___ Excerpted records ___

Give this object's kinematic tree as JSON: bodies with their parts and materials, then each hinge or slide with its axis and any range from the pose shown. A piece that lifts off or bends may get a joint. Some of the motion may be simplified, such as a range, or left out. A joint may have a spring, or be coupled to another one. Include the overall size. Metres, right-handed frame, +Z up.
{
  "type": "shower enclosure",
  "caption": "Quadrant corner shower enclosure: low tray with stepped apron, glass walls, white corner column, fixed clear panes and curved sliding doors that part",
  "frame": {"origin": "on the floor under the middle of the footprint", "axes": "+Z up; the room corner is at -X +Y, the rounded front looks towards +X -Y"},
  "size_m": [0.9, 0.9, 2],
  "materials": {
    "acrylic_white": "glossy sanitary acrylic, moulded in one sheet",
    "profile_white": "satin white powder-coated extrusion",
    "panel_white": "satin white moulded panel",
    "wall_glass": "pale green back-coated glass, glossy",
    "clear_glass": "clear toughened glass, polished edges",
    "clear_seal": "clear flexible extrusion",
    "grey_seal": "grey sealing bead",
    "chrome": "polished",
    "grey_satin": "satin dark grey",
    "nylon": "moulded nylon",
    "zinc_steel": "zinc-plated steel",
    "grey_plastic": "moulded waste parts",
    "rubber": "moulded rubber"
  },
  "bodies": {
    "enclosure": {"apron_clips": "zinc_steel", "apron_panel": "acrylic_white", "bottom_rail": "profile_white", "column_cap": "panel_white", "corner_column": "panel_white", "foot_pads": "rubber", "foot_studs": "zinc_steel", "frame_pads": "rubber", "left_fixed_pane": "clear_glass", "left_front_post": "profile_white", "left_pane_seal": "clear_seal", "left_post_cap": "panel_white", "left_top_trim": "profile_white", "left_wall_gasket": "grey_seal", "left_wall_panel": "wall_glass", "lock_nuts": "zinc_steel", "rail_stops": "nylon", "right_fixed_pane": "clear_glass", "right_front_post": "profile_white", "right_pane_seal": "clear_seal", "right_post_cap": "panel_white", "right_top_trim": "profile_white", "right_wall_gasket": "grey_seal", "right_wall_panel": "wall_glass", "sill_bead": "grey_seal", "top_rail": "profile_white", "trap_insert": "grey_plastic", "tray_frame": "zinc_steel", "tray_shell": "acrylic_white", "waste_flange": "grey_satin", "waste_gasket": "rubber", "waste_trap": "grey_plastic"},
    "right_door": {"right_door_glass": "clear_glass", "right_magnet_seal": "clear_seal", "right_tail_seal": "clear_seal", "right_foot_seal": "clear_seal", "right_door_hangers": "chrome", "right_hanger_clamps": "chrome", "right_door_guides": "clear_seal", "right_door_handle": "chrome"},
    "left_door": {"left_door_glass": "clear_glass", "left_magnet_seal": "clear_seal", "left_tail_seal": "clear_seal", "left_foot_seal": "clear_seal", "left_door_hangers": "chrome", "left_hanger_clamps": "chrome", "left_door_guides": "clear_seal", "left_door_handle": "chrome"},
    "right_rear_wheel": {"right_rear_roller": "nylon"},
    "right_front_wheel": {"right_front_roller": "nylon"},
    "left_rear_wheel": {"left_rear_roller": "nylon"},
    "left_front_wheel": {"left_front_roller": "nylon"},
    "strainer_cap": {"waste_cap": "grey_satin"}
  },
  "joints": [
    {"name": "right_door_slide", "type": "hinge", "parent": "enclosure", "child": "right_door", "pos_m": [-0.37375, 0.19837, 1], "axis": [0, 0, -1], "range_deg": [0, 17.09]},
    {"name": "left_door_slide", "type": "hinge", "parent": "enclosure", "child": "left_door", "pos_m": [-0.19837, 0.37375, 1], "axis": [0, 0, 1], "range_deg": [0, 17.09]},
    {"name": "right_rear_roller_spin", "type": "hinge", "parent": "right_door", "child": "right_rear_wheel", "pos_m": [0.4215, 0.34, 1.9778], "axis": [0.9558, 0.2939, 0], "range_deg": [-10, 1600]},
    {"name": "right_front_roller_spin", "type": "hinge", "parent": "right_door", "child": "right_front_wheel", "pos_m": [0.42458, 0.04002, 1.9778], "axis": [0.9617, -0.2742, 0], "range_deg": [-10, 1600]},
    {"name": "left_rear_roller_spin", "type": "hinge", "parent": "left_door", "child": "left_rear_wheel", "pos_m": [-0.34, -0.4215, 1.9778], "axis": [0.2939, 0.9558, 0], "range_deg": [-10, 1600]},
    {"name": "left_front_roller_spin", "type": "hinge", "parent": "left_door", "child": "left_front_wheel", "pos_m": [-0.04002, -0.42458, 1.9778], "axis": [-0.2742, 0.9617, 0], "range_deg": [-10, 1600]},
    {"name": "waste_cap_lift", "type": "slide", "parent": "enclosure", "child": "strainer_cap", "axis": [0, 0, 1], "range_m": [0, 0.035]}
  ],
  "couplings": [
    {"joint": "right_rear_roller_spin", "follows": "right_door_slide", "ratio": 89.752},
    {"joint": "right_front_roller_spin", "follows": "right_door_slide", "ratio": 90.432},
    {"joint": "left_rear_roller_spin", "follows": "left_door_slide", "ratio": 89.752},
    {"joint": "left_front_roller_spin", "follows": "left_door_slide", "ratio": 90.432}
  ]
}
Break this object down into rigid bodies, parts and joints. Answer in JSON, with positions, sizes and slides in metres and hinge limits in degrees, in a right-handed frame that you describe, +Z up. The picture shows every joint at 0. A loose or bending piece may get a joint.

___

▸ **Exercise requirements**: What is needed here is an exact reproduction of all the entries.

▸ **Reply to the task**:
Give this object's kinematic tree as JSON: bodies with their parts and materials, then each hinge or slide with its axis and any range from the pose shown. A piece that lifts off or bends may get a joint. Some of the motion may be simplified, such as a range, or left out. A joint may have a spring, or be coupled to another one. Include the overall size. Metres, right-handed frame, +Z up.
{
  "type": "shower enclosure",
  "caption": "Quadrant corner shower enclosure: low tray with stepped apron, glass walls, white corner column, fixed clear panes and curved sliding doors that part",
  "frame": {"origin": "on the floor under the middle of the footprint", "axes": "+Z up; the room corner is at -X +Y, the rounded front looks towards +X -Y"},
  "size_m": [0.9, 0.9, 2],
  "materials": {
    "acrylic_white": "glossy sanitary acrylic, moulded in one sheet",
    "profile_white": "satin white powder-coated extrusion",
    "panel_white": "satin white moulded panel",
    "wall_glass": "pale green back-coated glass, glossy",
    "clear_glass": "clear toughened glass, polished edges",
    "clear_seal": "clear flexible extrusion",
    "grey_seal": "grey sealing bead",
    "chrome": "polished",
    "grey_satin": "satin dark grey",
    "nylon": "moulded nylon",
    "zinc_steel": "zinc-plated steel",
    "grey_plastic": "moulded waste parts",
    "rubber": "moulded rubber"
  },
  "bodies": {
    "enclosure": {"apron_clips": "zinc_steel", "apron_panel": "acrylic_white", "bottom_rail": "profile_white", "column_cap": "panel_white", "corner_column": "panel_white", "foot_pads": "rubber", "foot_studs": "zinc_steel", "frame_pads": "rubber", "left_fixed_pane": "clear_glass", "left_front_post": "profile_white", "left_pane_seal": "clear_seal", "left_post_cap": "panel_white", "left_top_trim": "profile_white", "left_wall_gasket": "grey_seal", "left_wall_panel": "wall_glass", "lock_nuts": "zinc_steel", "rail_stops": "nylon", "right_fixed_pane": "clear_glass", "right_front_post": "profile_white", "right_pane_seal": "clear_seal", "right_post_cap": "panel_white", "right_top_trim": "profile_white", "right_wall_gasket": "grey_seal", "right_wall_panel": "wall_glass", "sill_bead": "grey_seal", "top_rail": "profile_white", "trap_insert": "grey_plastic", "tray_frame": "zinc_steel", "tray_shell": "acrylic_white", "waste_flange": "grey_satin", "waste_gasket": "rubber", "waste_trap": "grey_plastic"},
    "right_door": {"right_door_glass": "clear_glass", "right_magnet_seal": "clear_seal", "right_tail_seal": "clear_seal", "right_foot_seal": "clear_seal", "right_door_hangers": "chrome", "right_hanger_clamps": "chrome", "right_door_guides": "clear_seal", "right_door_handle": "chrome"},
    "left_door": {"left_door_glass": "clear_glass", "left_magnet_seal": "clear_seal", "left_tail_seal": "clear_seal", "left_foot_seal": "clear_seal", "left_door_hangers": "chrome", "left_hanger_clamps": "chrome", "left_door_guides": "clear_seal", "left_door_handle": "chrome"},
    "right_rear_wheel": {"right_rear_roller": "nylon"},
    "right_front_wheel": {"right_front_roller": "nylon"},
    "left_rear_wheel": {"left_rear_roller": "nylon"},
    "left_front_wheel": {"left_front_roller": "nylon"},
    "strainer_cap": {"waste_cap": "grey_satin"}
  },
  "joints": [
    {"name": "right_door_slide", "type": "hinge", "parent": "enclosure", "child": "right_door", "pos_m": [-0.37375, 0.19837, 1], "axis": [0, 0, -1], "range_deg": [0, 17.09]},
    {"name": "left_door_slide", "type": "hinge", "parent": "enclosure", "child": "left_door", "pos_m": [-0.19837, 0.37375, 1], "axis": [0, 0, 1], "range_deg": [0, 17.09]},
    {"name": "right_rear_roller_spin", "type": "hinge", "parent": "right_door", "child": "right_rear_wheel", "pos_m": [0.4215, 0.34, 1.9778], "axis": [0.9558, 0.2939, 0], "range_deg": [-10, 1600]},
    {"name": "right_front_roller_spin", "type": "hinge", "parent": "right_door", "child": "right_front_wheel", "pos_m": [0.42458, 0.04002, 1.9778], "axis": [0.9617, -0.2742, 0], "range_deg": [-10, 1600]},
    {"name": "left_rear_roller_spin", "type": "hinge", "parent": "left_door", "child": "left_rear_wheel", "pos_m": [-0.34, -0.4215, 1.9778], "axis": [0.2939, 0.9558, 0], "range_deg": [-10, 1600]},
    {"name": "left_front_roller_spin", "type": "hinge", "parent": "left_door", "child": "left_front_wheel", "pos_m": [-0.04002, -0.42458, 1.9778], "axis": [-0.2742, 0.9617, 0], "range_deg": [-10, 1600]},
    {"name": "waste_cap_lift", "type": "slide", "parent": "enclosure", "child": "strainer_cap", "axis": [0, 0, 1], "range_m": [0, 0.035]}
  ],
  "couplings": [
    {"joint": "right_rear_roller_spin", "follows": "right_door_slide", "ratio": 89.752},
    {"joint": "right_front_roller_spin", "follows": "right_door_slide", "ratio": 90.432},
    {"joint": "left_rear_roller_spin", "follows": "left_door_slide", "ratio": 89.752},
    {"joint": "left_front_roller_spin", "follows": "left_door_slide", "ratio": 90.432}
  ]
}
Break this object down into rigid bodies, parts and joints. Answer in JSON, with positions, sizes and slides in metres and hinge limits in degrees, in a right-handed frame that you describe, +Z up. The picture shows every joint at 0. A loose or bending piece may get a joint.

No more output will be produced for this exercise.